The above synthesis of disparate positions other than his own shows both a basis for dialogue with those who hold them (having recognized beauty, goodness and truth in each) and a going beyond each. It is not so much a rejection as an evolution of each into a single, richer whole, that Teilhard then makes explicit:

“Thus, because the ultimate objective, the totality to which my nature is attuned has been made manifest to me, the powers of my being begin spontaneously to vibrate in accord with a single note of incredible richness wherein I can distinguish the most discordant tendencies effortlessly resolved: the excitement of action and the delight of passivity: the joy of possessing and the thrill of reaching out beyond what one possesses; the pride in growing and the happiness of being lost in what is greater than oneself. Rich with the sap of the world, I rise up towards the Spirit whose vesture is the magnificence of the material universe but who smiles at me from far beyond all victories; and, lost in the mystery of the flesh of God, I cannot tell which is the more radiant bliss: to have found the Word and so be able to achieve the mastery of matter, or to have mastered matter and so be able to attain and submit to the light of God.”

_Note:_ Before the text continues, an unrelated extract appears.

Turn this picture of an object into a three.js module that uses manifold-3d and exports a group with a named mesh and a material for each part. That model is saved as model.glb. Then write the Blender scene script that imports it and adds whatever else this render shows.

Teilhard sees presence in the Universe as rich and complex to the point of self-contradiction, where “the most discordant tendencies [are] effortlessly resolved.” It is “a continuing welcoming […] and a continuing detachment” lived in the bosom of “the One [who] is so perfect that as it receives me and I lose myself in it, I can find in it the ultimate perfection of my own individuality.” It is a presence in “the magnificence of the material universe,” a being smiled at by the God who permeates it and a game of discovering matter through God and God through matter. It is a vision that is able to recognize the good, the true and the beautiful, wherever it may be, and one in which the encounter with the Universe and with fellow humans is always also an encounter with God.